The majority really have no clue what it cost, or assume it's a knock off. The few who recognize it and comment just seem to love and appreciate a really great bag.
what kind of camera do you use?
Sorry I am so long responding to this! I saw it, made a note to myself to answer it, then promptly forgot it. My current point and shoot camera is a Sony Cybershot. I wrote about it here.
Okay, what else? :-)
I was very inspired by your blog post on how doing The Artist's Way had a positive impact on your writing. I've had the book for years but never actually worked through the book. Sounds like getting a group together as you suggested is the way to go! Thanks for a great post.
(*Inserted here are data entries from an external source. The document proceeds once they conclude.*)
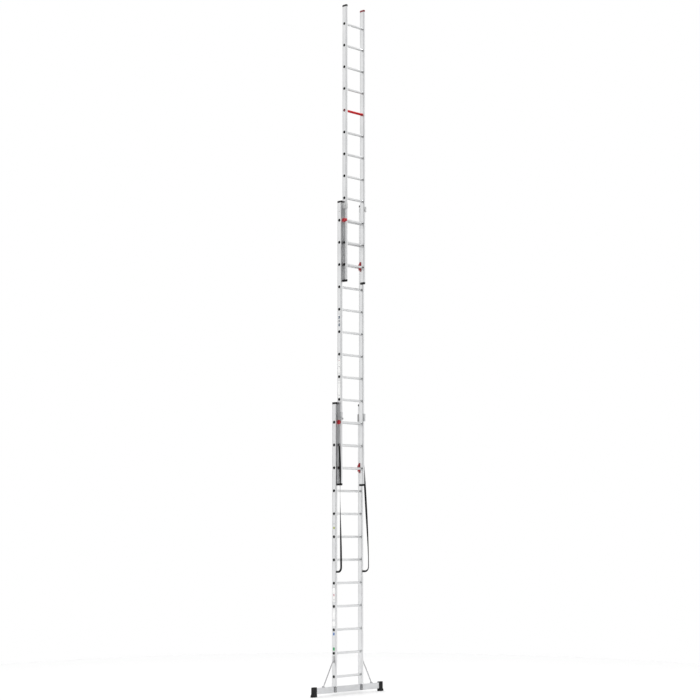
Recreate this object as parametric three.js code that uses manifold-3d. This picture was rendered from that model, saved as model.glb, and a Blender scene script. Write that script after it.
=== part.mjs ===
// A three-section aluminium pull-out ladder on a stabiliser crossbar, fully extended.
// Millimetres, +Z up, X across the ladder, the climber stands on the -Y side.
// The origin is at the bottom centre of the whole ladder.
import * as THREE from "three";
import { mergeVertices } from "three/addons/utils/BufferGeometryUtils.js";
import Module from "manifold-3d";

const wasm = await Module();
wasm.setup();

// ---- Driving dimensions -------------------------------------------------
const CUT_GAP = 0.3; // left between a piece and what it is fitted into

const RUNG_PITCH = 280;
const RUNGS = 12; // in each section
const PITCHES_OUT = 9; // each section is pulled out by this many rung pitches
const FIRST_RUNG_Z = 222;
const STILE_ABOVE = 248; // stile above the last rung
const STILE_BELOW = 216; // stile below the first rung of an upper section

const STILE_WIDTH = 25;
const STILE_DEPTH = 70;
const STILE_WALL = 2;
const TOP_HALF_WIDTH = 170;
const SIDE_GAP = 9.5; // between a stile and the one it slides in
const SECTION_STEP_Y = 53; // each upper section lies this far in front

const RUNG_RADIUS = 15;
const RUNG_WALL = 2;
const RUNG_SIDES = 10;
const RUNG_PROUD = 1.2; // swaged rim outside the stile

const GUIDE_CLEAR = 1.5; // running clearance round a sliding stile
const GUIDE_LIP = 5.5; // thickness in front of the sliding stile
const GUIDE_WALL = 15; // thickness beside the sliding stile
const GUIDE_OPEN = 3; // how much of the sliding stile's front the lip leaves open
const GUIDE_CHAMFER = 4;

// The front lip of the upper guides reaches furthest forward, so the planes shift back by half of that.
const FRONT_Y = -(SECTION_STEP_Y + STILE_DEPTH / 2 + GUIDE_CLEAR + GUIDE_LIP);
const BACK_Y = SECTION_STEP_Y + STILE_DEPTH / 2;
const MIDDLE_Y = -(FRONT_Y + BACK_Y) / 2;

const BEAM = { half: 590, depth: 30, bottom: 34, top: 106, wall: 2.5 };
const FOOT = {
  inner: 536, outer: 605, halfDepth: 18, top: 117,
  baseInner: 528, baseOuter: 622, baseHalfDepth: 23, flareTop: 45,
};
const STRUT = {
  radius: 7.5, beamX: 415, beamZ: 112, stileZ: 430,
  shoeHalf: 17, shoeHalfDepth: 12, shoeTop: 120,
  plate: 6, plateHalfDepth: 14, plateBelow: 45, plateAbove: 40,
};

const SECTIONS = {
  bottom: makeSection(2, MIDDLE_Y + SECTION_STEP_Y, 0),
  middle: makeSection(1, MIDDLE_Y, PITCHES_OUT),
  top: makeSection(0, MIDDLE_Y - SECTION_STEP_Y, 2 * PITCHES_OUT),
};
SECTIONS.bottom.low = BEAM.top + CUT_GAP; // the bottom stiles stand on the beam

function makeSection(widthSteps, y, pitchesUp) {
  const first = FIRST_RUNG_Z + pitchesUp * RUNG_PITCH;
  return {
    half: TOP_HALF_WIDTH + widthSteps * (STILE_WIDTH + SIDE_GAP),
    y,
    first,
    low: first - STILE_BELOW,
    high: first + (RUNGS - 1) * RUNG_PITCH + STILE_ABOVE,
    rungZ: (number) => first + (number - 1) * RUNG_PITCH,
  };
}

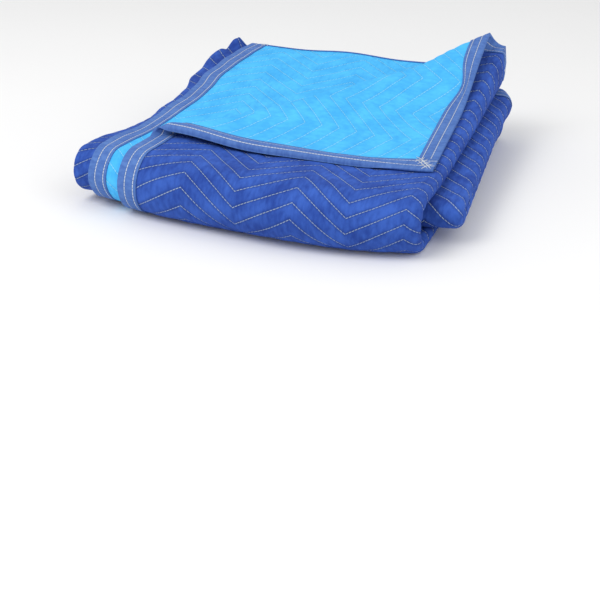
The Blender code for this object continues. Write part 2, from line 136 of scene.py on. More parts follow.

Kyran, thank you so much for "The Bitter and The Sweet" in Good Housekeeping's December issue. Never before have I been able to verbalize the pain and loss felt around Christmastime, or other inopportune times, versus the happiness I am feeling. I lost my Mother in 2005, and each year is still bitter, but becoming more sweet. I do feel even my 2 year old is missing her Grandma, even though she hasnt met her (that Ive been able to see).
Today would have been my Mom's 51st birthday, and while it feels the rest of the world is singing for Christmas, I am crying for my Mama. Thank you for your entire blog, it has been a welcome respite on a lonely day.
Merry Christmas to you and your beautiful family!!